Reporting from Washington —

More borrowers dropped out of the Obama administration’s foreclosure prevention program last month than were added, but many of those homeowners found private help from their mortgage companies, according to data released Monday.

The number of mortgages with permanently reduced payments under the Home Affordable Modification Program increased 15% in May to 340,459. The pace of new temporary three-month modifications eased in May, with an increase of just 2.5% to 1,244,184.

But cancellations of mortgage modifications continued to grow. Canceled trial modifications rose 55% in May from April. More than a third of all trial modifications started since the program began last year — 429,696 — now have been canceled.

Cancellations of permanent modifications also were up sharply, rising 70% to 6,357 in May from April.

But overall, homeowners with permanently reduced mortgage payments have fared better in the program. The cancellations amount to just 1.8% of all the permanent modifications offered since the program began last year.

The administration’s report said that at the eight largest mortgage servicers, including Bank of America, CitiMortgage and JPMorgan Chase, nearly half of homeowners whose temporary government modifications were cancelled received an alternative modification.

Of the 194,056 total cancellations for those servicers under the Obama administration’s plan, just 7% resulted in foreclosure actions. An additional 2% resulted in a short sale.
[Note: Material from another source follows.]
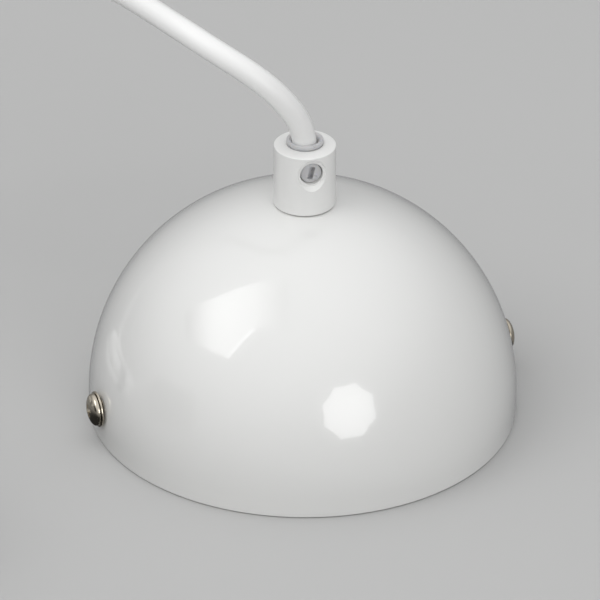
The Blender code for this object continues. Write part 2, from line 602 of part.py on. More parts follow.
def build_lampholder():
    place = holder_matrix()
    skirt = [(17.6, 0), (19.2, 0), (19.5, 0.4), (19.5, 9.6), (18.9, 10.0), (18.9, 22.0),
             (19.5, 22.4), (19.5, 29.6), (19.2, 30.0), (17.6, 30.0)]
    turned("lampholder_skirt", [(r * MM, z * MM) for r, z in skirt], BLACK, 32, place)
    cap = [(18.0, 30.3), (19.5, 30.3), (19.5, 46.0), (19.0, 48.6), (17.4, 50.8), (15.0, 52.0),
           (8.4, 53.0), (7.6, 54.0), (7.6, 57.0), (7.1, 57.5), (5.3, 57.5), (5.3, 51.4),
           (14.4, 50.4), (16.6, 49.0), (18.0, 45.5)]
    turned("lampholder_cap", [(r * MM, z * MM) for r, z in cap], BLACK, 32, place)
    ring = [(19.8, 11.5), (23.3, 11.5), (23.5, 11.8), (23.5, 14.7), (23.3, 15.0), (21.2, 15.0),
            (20.9, 19.5), (19.8, 19.5)]
    turned("lampholder_shade_ring", [(r * MM, z * MM) for r, z in ring], BLACK, 32, place)
    shell = [(13.3, 2.0), (14.1, 2.0), (14.1, 24.7), (13.3, 24.7)]
    turned("lampholder_screw_shell", [(r * MM, z * MM) for r, z in shell], ALUMINIUM, 28, place)
    insert = [(0.0, 25.0), (3.0, 25.0), (3.0, 27.0), (9.5, 27.0), (9.5, 25.0), (17.2, 25.0),
              (17.2, 33.0), (12.0, 33.0), (12.0, 36.0), (0.0, 36.0)]
    turned("lampholder_insert", [(r * MM, z * MM) for r, z in insert], CERAMIC, 28, place)
    contact = [(0.0, 22.4), (3.6, 22.4), (4.2, 22.9), (4.2, 23.3), (0.0, 23.3)]
    touch = turned("lampholder_centre_contact", [(r * MM, z * MM) for r, z in contact], BRASS,
                   24, place)
    set_origin(touch, place @ Vector((0.0, 0.0, 22.4 * MM)))
    relief = [(3.4, 50.0), (5.0, 50.0), (5.0, 58.0), (5.9, 58.0), (5.9, 60.0), (5.0, 62.0),
              (3.4, 62.0)]
    turned("lampholder_cord_gland", [(r * MM, z * MM) for r, z in relief], BLACK, 28, place)


clear_scene()
build_shell()
build_grip()
build_nipple()
build_bracket()
build_side_screws()
build_terminals()
build_earth()
build_cores()
build_flex()
build_lampholder()
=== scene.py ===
"""Looks for the pendant ceiling canopy: fine pieces, materials, camera, light and floor.

Everything is in the row frame in metres: z = 0 is the rim plane and X runs along the side screws.
"""
import math

import bmesh
import bpy
import numpy as np
from mathutils import Matrix, Vector


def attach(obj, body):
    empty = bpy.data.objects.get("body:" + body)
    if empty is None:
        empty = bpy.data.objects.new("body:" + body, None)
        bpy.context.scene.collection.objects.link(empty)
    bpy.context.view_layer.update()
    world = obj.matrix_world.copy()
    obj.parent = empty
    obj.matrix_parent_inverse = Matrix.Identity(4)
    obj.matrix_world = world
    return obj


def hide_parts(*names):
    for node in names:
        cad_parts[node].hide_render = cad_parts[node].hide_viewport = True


MM = 0.001
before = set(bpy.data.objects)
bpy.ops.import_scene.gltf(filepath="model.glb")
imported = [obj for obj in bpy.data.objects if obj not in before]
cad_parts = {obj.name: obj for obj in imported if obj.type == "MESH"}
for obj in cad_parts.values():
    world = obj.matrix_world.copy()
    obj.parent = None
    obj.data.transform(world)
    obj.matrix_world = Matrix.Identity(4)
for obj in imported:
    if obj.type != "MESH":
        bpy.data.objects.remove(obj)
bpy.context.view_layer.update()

# ---------------------------------------------------------------- sizes
DOME_R, SKIRT, WALL = 50.0, 4.4, 1.0
SCREW_Z, WASHER_FACE, WASHER_THICK, WASHER_GAP = 8.5, 50.15, 0.6, 0.15
SEAT = WASHER_FACE + WASHER_THICK + WASHER_GAP
SIDE_HOLE_R = 2.5
SCREW_R, SCREW_LENGTH, SCREW_PITCH = 2.0, 12.0, 0.7
GRIP_R, GRIP_LOW, GRIP_TOP, GRIP_CROWN = 7.15, 54.05, 68.95, 69.35
BUSH_R, BUSH_TOP = 4.25, 70.5
SET_Z, SET_R, SET_TIP, SET_FACE = 64.45, 2.5, 3.05, 5.75
SET_AZIMUTH = math.radians(-95.5)
SET_LEAN = math.radians(-12.0)
SPOT_FACE, SPOT_RADIUS, SPOT_SLOPE = 6.1, 3.15, 0.85
FLEX_R = 2.8
COIL_X, COIL_Y = -111.3, 65.1
TIE_ANGLE, TIE_LIFT = math.radians(-60.0), 0.85
HOLDER_TILT = math.atan2(4.0, 31.0)
HOLDER_AT = Vector((-134.0, -44.0, 25.35)) * MM
VIEW_TURN = math.radians(20.5)
VIEW_TILT = math.radians(30.51)
VIEW_ROLL = math.radians(0.52)
VIEW_DISTANCE = 1201.0
VIEW_AIM = Vector((-0.80, 0.0, 27.76))
VIEW_LENS = 311.0
FLOOR_TONE = 0.50
SKY_LOW, SKY_HIGH, SKY_UNDER = 0.25, 0.86, 0.10
KEY_POWER, KEY_SPREAD = 0.62, 60.0
OCTAGON_GLOW, WINDOW_GLOW = 3.3, 2.8
LIGHT_CENTRE, LIGHT_DISTANCE = Vector((0, 0, 0.03)), 1.3


# ---------------------------------------------------------------- materials
def node_material(name, color, rough, metal=0.0, coat=0.0, coat_rough=0.05, grain=400.0,
                  tint=0.02, rough_swing=0.04, bump=0.02, depth=0.00002, through=0.0,
                  subsurface=0.0, ior=1.5, stretch=(1.0, 1.0, 1.0)):
    """A Principled material with procedural tint, roughness and fine surface grain."""
    mat = bpy.data.materials.new(name)
    mat.use_nodes = True
    tree = mat.node_tree
    new, link = tree.nodes.new, tree.links.new
    shader = tree.nodes["Principled BSDF"]
    place = new("ShaderNodeTexCoord")
    scale = new("ShaderNodeMapping")
    scale.inputs["Scale"].default_value = stretch
    link(place.outputs["Object"], scale.inputs["Vector"])
    broad = new("ShaderNodeTexNoise")
    broad.inputs["Scale"].default_value = grain * 0.12
    broad.inputs["Detail"].default_value = 4.0
    fine = new("ShaderNodeTexNoise")
    fine.inputs["Scale"].default_value = grain
    fine.inputs["Detail"].default_value = 3.0
    link(scale.outputs["Vector"], broad.inputs["Vector"])
    link(scale.outputs["Vector"], fine.inputs["Vector"])
    ramp = new("ShaderNodeMix")
    ramp.data_type = "RGBA"
    low = [max(0.0, c * (1.0 - tint)) for c in color]
    high = [min(1.0, c * (1.0 + tint)) for c in color]
    ramp.inputs[6].default_value = (*low, 1.0)
    ramp.inputs[7].default_value = (*high, 1.0)
    link(broad.outputs["Fac"], ramp.inputs[0])
    link(ramp.outputs[2], shader.inputs["Base Color"])
    swing = new("ShaderNodeMapRange")
    swing.inputs["To Min"].default_value = max(0.0, rough - rough_swing)
    swing.inputs["To Max"].default_value = rough + rough_swing
    link(fine.outputs["Fac"], swing.inputs["Value"])
    link(swing.outputs["Result"], shader.inputs["Roughness"])
    if bump > 0.0:
        relief = new("ShaderNodeBump")
        relief.inputs["Strength"].default_value = bump
        relief.inputs["Distance"].default_value = depth
        link(fine.outputs["Fac"], relief.inputs["Height"])
        link(relief.outputs["Normal"], shader.inputs["Normal"])
    shader.inputs["Metallic"].default_value = metal
    shader.inputs["Coat Weight"].default_value = coat
    shader.inputs["Coat Roughness"].default_value = coat_rough
    shader.inputs["Transmission Weight"].default_value = through
    shader.inputs["Subsurface Weight"].default_value = subsurface
    shader.inputs["Subsurface Radius"].default_value = (0.0012, 0.0010, 0.0008)
    shader.inputs["Subsurface Scale"].default_value = 1.0
    shader.inputs["IOR"].default_value = ior
    return mat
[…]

The Los Angeles-Orange County area continued to account for the most active trial and permanent modifications under the administration program, with 52,119, or 6.4% of the national total. The New York City area was second with 6.1%. The Inland Empire ranked fourth with 5%.

The $75-billion Home Affordable Modification Program offers mortgage servicers cash incentives to reduce mortgage holders’ payments. The goal is to modify the mortgages for 3 million to 4 million people by the end of 2012. The median payment reduction in permanent modifications has been about $500 a month.

But the program has been criticized for not helping enough homeowners and for slow participation and bureaucratic runarounds by major mortgage servicers.

Administration officials increased pressure on mortgage servicers in December to make more of the modifications permanent.

As part of that process, the administration reviewed cases in which some servicers denied mortgage modifications. Officials agreed with most of the decisions, but in 3.9% of the cases, reviewers disagreed with the servicers’ decisions and ordered the firms to hold off on foreclosure action until the cases were reevaluated.

jim.puzzanghera@latimes.com
Copyright © 2010, The Los Angeles Times

Luxury Sales Bounce Back…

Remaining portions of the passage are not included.